Things get even more interesting in the most recent issues, where it is revealed how Tony's on-again off-again girlfriend Pepper Potts has been working with a computer back-up of his mind in an effort to possibly "fix" him. The thing is, even this mental back-up of Tony poses a danger to society, and with the end of issue #8 it appears the real Tony is going to take some extreme measures to make sure any plans he has to improve the world are not disrupted.
This involves Stark appearing to use mind control on a local partying-populace so as to fight against robo-Tony. Okay, that is actually pretty villain-like, but it still makes for good reading regardless.

Do We Love the Bad Guy?
Thinking about how much I've enjoyed "The Superior Iron Man" got me thinking about the last time I really enjoyed a Marvel comic that focused on a less-than-nice main character. That was when Rob Williams expertly wrote about Wolverine's son, Daken, up until killing him off in the series finale...well, seeming to kill him off as then the character popped-up in other comics only to eventually die--and now apparently be alive again or something? I don't know, I just like to pretend Marvel left Daken alone after Williams.

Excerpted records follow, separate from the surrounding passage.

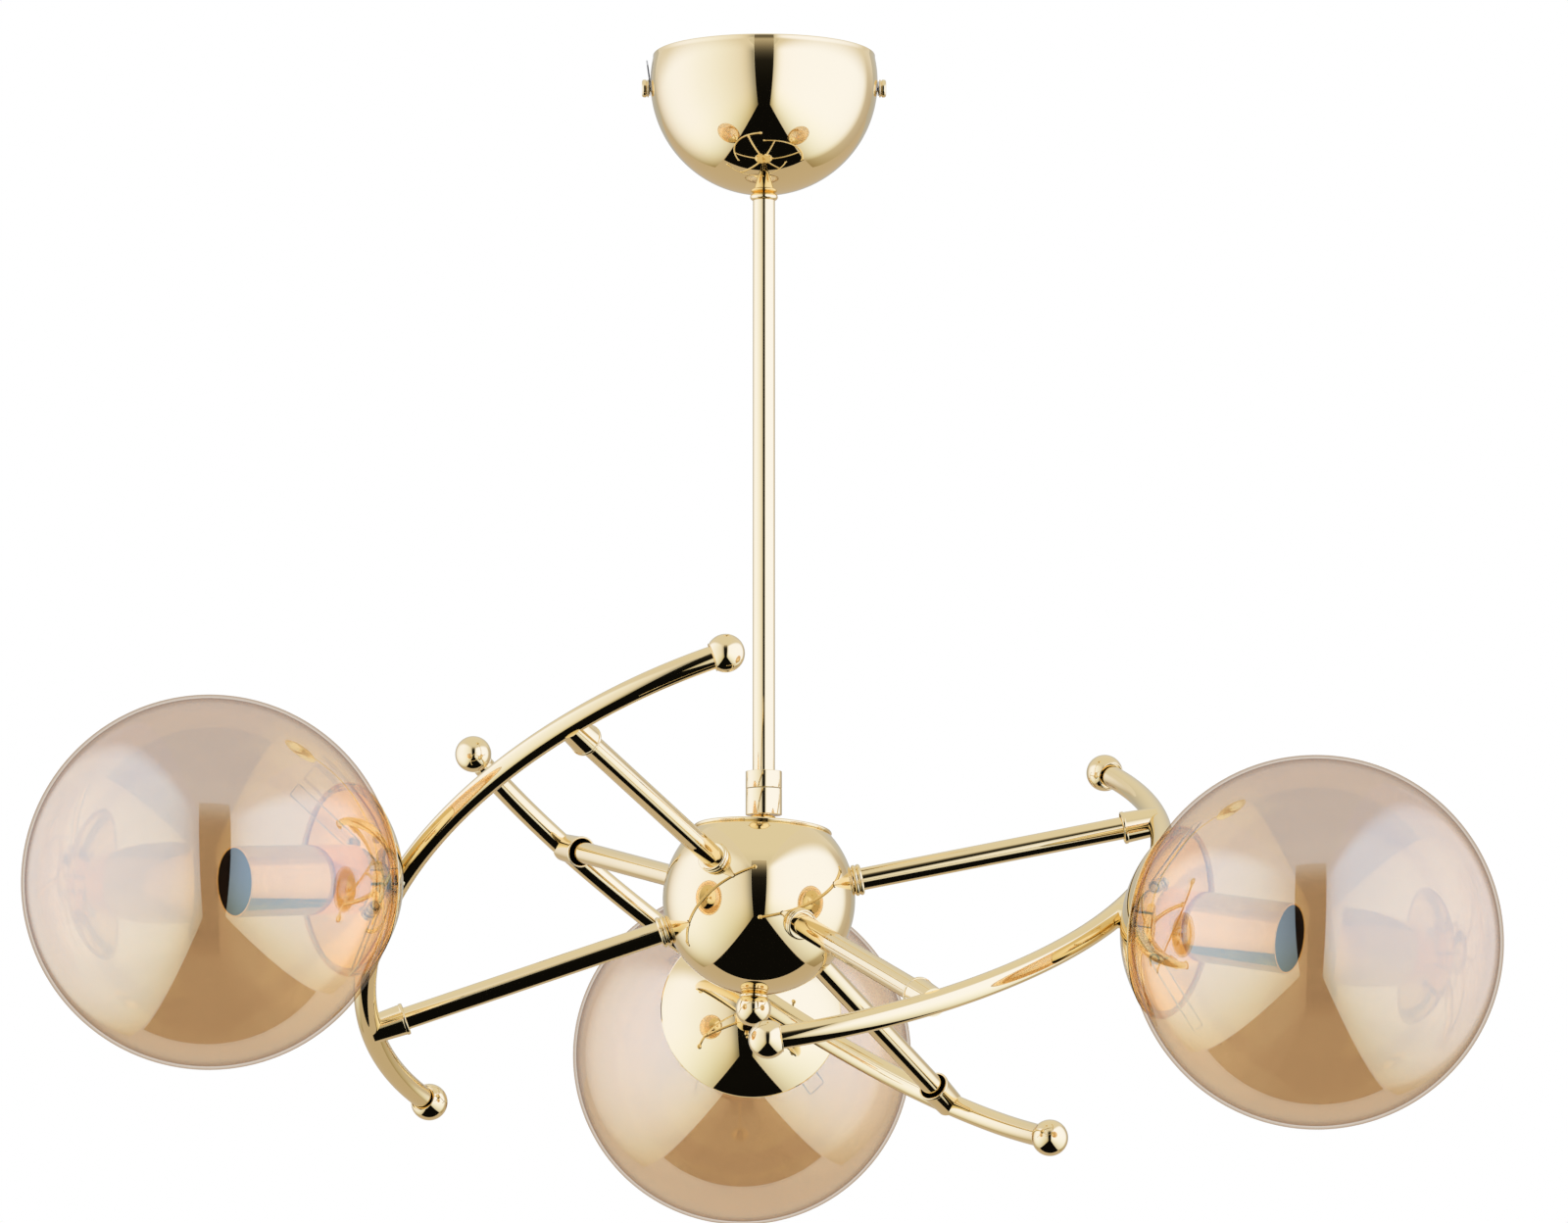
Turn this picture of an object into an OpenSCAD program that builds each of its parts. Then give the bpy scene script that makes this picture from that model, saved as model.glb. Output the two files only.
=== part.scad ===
// Ceiling light with three glass globes on curved tubes round a spherical hub.
// Millimetres, +Z up. The origin is the middle of the ceiling face of the bracket.
// The camera side of the room is -Y and +X is to its right.

/* [Canopy] */
// Outer diameter of the dome-shaped canopy
canopy_d = 127.6; // [116:0.2:140]
// Height of the upright wall above the dome
canopy_side_h = 15.3; // [14:0.1:22]
// Sheet thickness of the canopy
canopy_wall = 1.2; // [0.8:0.1:1.6]
// Depth of the side screws below the ceiling
side_screw_drop = 19; // [17:0.5:21]
// Thread diameter of the side screws
side_screw_d = 4; // [3:0.5:5]
// Diameter of the side screw knobs
side_knob_d = 10; // [8:0.5:11]
// Length of the side screw knobs
side_knob_l = 3.8; // [3.5:0.1:6]
// Width of the spring tabs under the side screws
side_tab_w = 8; // [6:0.5:9]
// Thickness of the spring tabs
side_tab_t = 0.8; // [0.6:0.1:1.2]
// Length of the left tab above its knob
side_tab_l = 11; // [6:0.5:12]
// Lean of the left tab away from the canopy, in degrees
side_tab_lean = 8; // [0:0.5:15]

/* [Ceiling bracket] */
// Width of the bracket strip
bracket_w = 18; // [16:1:22]
// Thickness of the bracket strip
bracket_t = 1.5; // [1.2:0.1:2.5]
// Free space between the bracket legs and the canopy wall
bracket_side_gap = 1.6; // [1.4:0.1:4]
// Length of the bracket legs below the strip
bracket_leg_h = 23; // [22:0.5:27]
// Distance between the middles of the two ceiling slots
ceiling_slot_pitch = 70; // [60:1:80]
// Length of each ceiling slot
ceiling_slot_l = 18; // [8:1:22]
// Width of each ceiling slot
ceiling_slot_w = 5; // [4:0.1:6]
// Diameter of the cable hole in the strip
cable_hole_d = 16; // [10:1:20]
// Size of the connector block under the strip
connector_size = [26, 15, 13]; // [8:1:28]

/* [Rod and collar] */
// Diameter of the hanging rod
rod_d = 12.4; // [11.4:0.1:13.4]
// Wall of the hanging rod
rod_wall = 1.1; // [0.8:0.1:1.1]
// Length of the rod between the bead and the collar
rod_len = 322; // [150:1:600]
// Diameter of the bead under the canopy
bead_d = 15.6; // [15:0.1:18]
// Height of the bead
bead_h = 3.6; // [3:0.1:6]
// Diameter of the threaded nipples
nipple_d = 10; // [9.8:0.1:10.1]
// Bore of the threaded nipples, for the supply cable
nipple_bore = 7; // [5:0.1:7.5]
// Diameter of the collar under the rod
collar_d = 20.2; // [18.5:0.1:24]
// Height of the upper half of the collar
collar_upper_h = 9.6; // [8:0.1:14]
// Height of the lower half of the collar
collar_lower_h = 14.6; // [14:0.1:20]

/* [Ball swivel] */
// Diameter of the swivel ball inside the collar
ball_d = 12; // [11.6:0.1:13]
// Diameter of the opening that the ball rests in
ball_seat_d = 9.2; // [9:0.1:9.6]
// Thickness of the collar floor that carries the ball
ball_seat_t = 1; // [0.8:0.1:1.5]
// Diameter of the neck under the ball
neck_d = 7.8; // [7:0.1:7.8]
// Bore of the ball and neck
neck_bore = 5; // [4:0.1:5.5]
// Diameter of the foot on the hub lid
foot_d = 16; // [14:0.1:18]
// Height of the foot
foot_h = 7; // [6:0.1:10]
// Sideways lean of everything that hangs from the ball, in degrees
lean_side = 2.9; // [0:0.1:4]
// Lean towards the viewer of everything that hangs from the ball, in degrees
lean_front = 4.1; // [0:0.1:4.5]

/* [Hub] */
// Outer diameter of the spherical hub
hub_d = 106.6; // [98:0.2:120]
// Sheet thickness of the hub
hub_wall = 1.2; // [0.8:0.1:2]
// Height of the flat lid above the middle of the hub
lid_level = 37.7; // [34:0.1:42]
// Thickness of the hub lid
lid_t = 2; // [1.2:0.1:3]
// How far the lid stands out over the hub
lid_lip = 0.8; // [0:0.1:2]
// Diameter of the finial ball
finial_d = 19.6; // [16:0.2:24]
// Diameter of the ring above the finial ball
finial_ring_d = 16; // [14:0.1:18]
// Height of the ring below the hub
finial_ring_h = 2.4; // [1.6:0.1:4]

/* [Branches] */
// Direction of the first branch seen from above, in degrees
first_branch = 211.2; // [180:0.1:240]
// Downward slope of each branch, in degrees
branch_slope = 6; // [0:0.5:10]
// Roll of each branch about its own direction, in degrees
branch_roll = 31.5; // [26:0.5:36]
// Radius of the curved tubes, to the tube middle
arc_r = 236; // [225:1:250]
// Distance from the hub middle to the middle of a curved tube
arc_reach = 224; // [215:1:240]
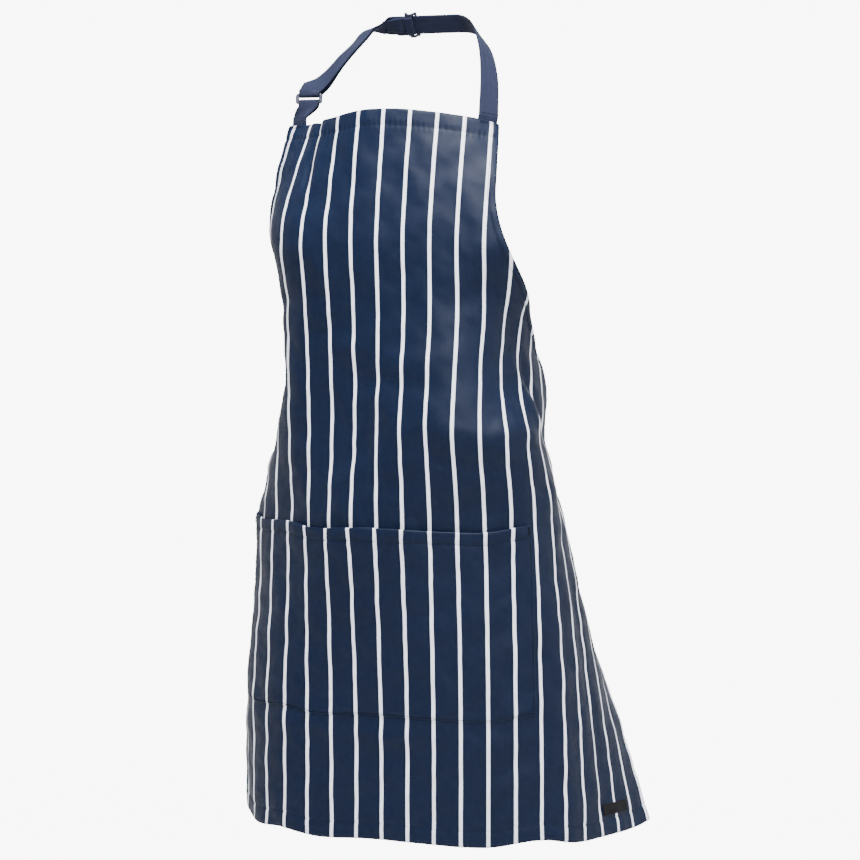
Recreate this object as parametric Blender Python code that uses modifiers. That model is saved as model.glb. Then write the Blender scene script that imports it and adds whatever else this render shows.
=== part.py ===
"""Butcher's bib apron with a kangaroo pocket, an adjustable neck strap and tied waist ties.

Metres, +Z up, -Y to the front, +X to the wearer's left.  The origin is where the neck strap
rests on the back of the wearer's neck.

The cloth is one sheet cut 860 x 915 mm.  A point of it is named by two lengths on the flat
sheet: s, sideways from the centre line, and t, down from the bib's top edge.  Each level
of the sheet runs round the wearer along a curve whose heading is given at a few stations,
and each vertical thread keeps its length on the way down.
"""
import math

import bmesh
import bpy
import numpy as np
from mathutils import Vector

# ---------------------------------------------------------------- driving dimensions
STRIPE_PITCH = 0.034
HALF_WIDTH = 0.430
LENGTH = 0.915
BIB_HALF_WIDTH = 0.164
ARMHOLE_START = 0.090        # the bib's edge is straight down to here
ARMHOLE_END = 0.344          # where the armhole meets the side edge
CLOTH = 0.0008               # thickness of one layer
GAP = 0.0004                 # left between touching layers
TOP_HEM = 0.022
SIDE_HEM = 0.012
BOTTOM_HEM = 0.022
POCKET_TOP = 0.525
POCKET_BOTTOM = 0.760
POCKET_HALF_WIDTH = 0.213
POCKET_HEM = 0.018
POCKET_GAPE = 0.013          # how far the middle of the pocket's mouth stands open
TAPE = 0.001                 # thickness of the strap and tie tape
STRAP_WIDTH = 0.026
STRAP_INSET = 0.015          # strap's centre line, in from the bib's corner
TIE_WIDTH = 0.025
HINGE_CLEARANCE = 0.009      # tape left out above the bib's edge, so that it can turn there

BIB_TOP = Vector((0.0, -0.165, -0.130))

# Heading of the cloth, in degrees from +X towards +Y, at stations counted in stripe pitches.
STATIONS = (-12.65, -10, -7.5, -5, -2.5, 0, 2.5, 5, 7.5, 10, 12.65)
LEVELS = (
    # t, how far forward of the bib's top edge, headings
    (0.000, 0.000, (-150, -125, -80, -20, -36, 4, 24, 48, 85, 125, 150)),
    (0.090, 0.014, (-150, -125, -82, -38, -18, 6, 16, 32, 85, 125, 150)),
    (0.160, 0.022, (-150, -125, -90, -62, -5, 8, 13, 28, 85, 125, 150)),
    (0.250, 0.016, (-150, -125, -95, -82, -8, 2, 13, 58, 98, 125, 150)),
    (0.330, 0.014, (-150, -125, -98, -84, -6, -6, 8, 66, 84, 118, 150)),
    (0.400, 0.016, (-150, -125, -95, -66, -4, -12, 8, 44, 94, 122, 150)),
    (0.510, 0.022, (-140, -115, -84, -34, -20, 2, 20, 36, 84, 115, 145)),
    (0.615, 0.015, (-125, -102, -76, -34, -13, 3, 18, 32, 76, 104, 130)),
    (0.760, 0.007, (-105, -92, -70, -32, -2, 4, 13, 29, 67, 90, 103)),
    (0.915, 0.006, (-84, -78, -64, -34, 0, 4, 12, 25, 60, 75, 77)),
)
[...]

Anyways, even though they behave like horrible people, I find myself fascinated by these "heroes" who are mean people, but know it too. It just seems that seeing a "hero" behave in ways that are un-hero-like may not be new, but them feeling little remorse about it is something seen much less often. Plus, those small hints of Tony still being a nice human (saving Matt's life even if he mind-wiped him, helping Jamie/Teen Abomination as a tribute to Happy) keep him from being completely horrendous.
Tony Stark wants to save the world, but to make sure nobody can stop him hopes to buy a media empire. That's pretty wild and shows how there are anti-heroes who are all conflicted about what they do, but when you get someone borderline-evil like Daken or this Superior Iron Man who don't care they're bad people, well that is just intriguing. Stark knows people will be mad at him, and he doesn't care as long as he can control the media to keep them quiet. That's a bad-guy move, but also pretty ingenious and fun to read about.

This all begins to raise the question of if some of the, "Ends-justify-the-means," heroes we worship such as Batman are really that far removed from these so-called heroes who also go about things in questionable ways, but instead of feeling all dramatic about it just shrug their actions off and go have a drink (the newly Superior Tony Stark definitely has broken his sobriety).
The current Superior Iron Man is not the Iron Man people know and love, and even though I find him really interesting the world may not be long for this Tony Stark considering how Marvel is looking to really shake things up with their "Secret Wars" event. Still, I really have enjoyed this series about a less-caring Tony Stark, and when it ends relatively soon will look back upon it with fond memories.
4.5 out of 5 stars. (for the overall eight issues).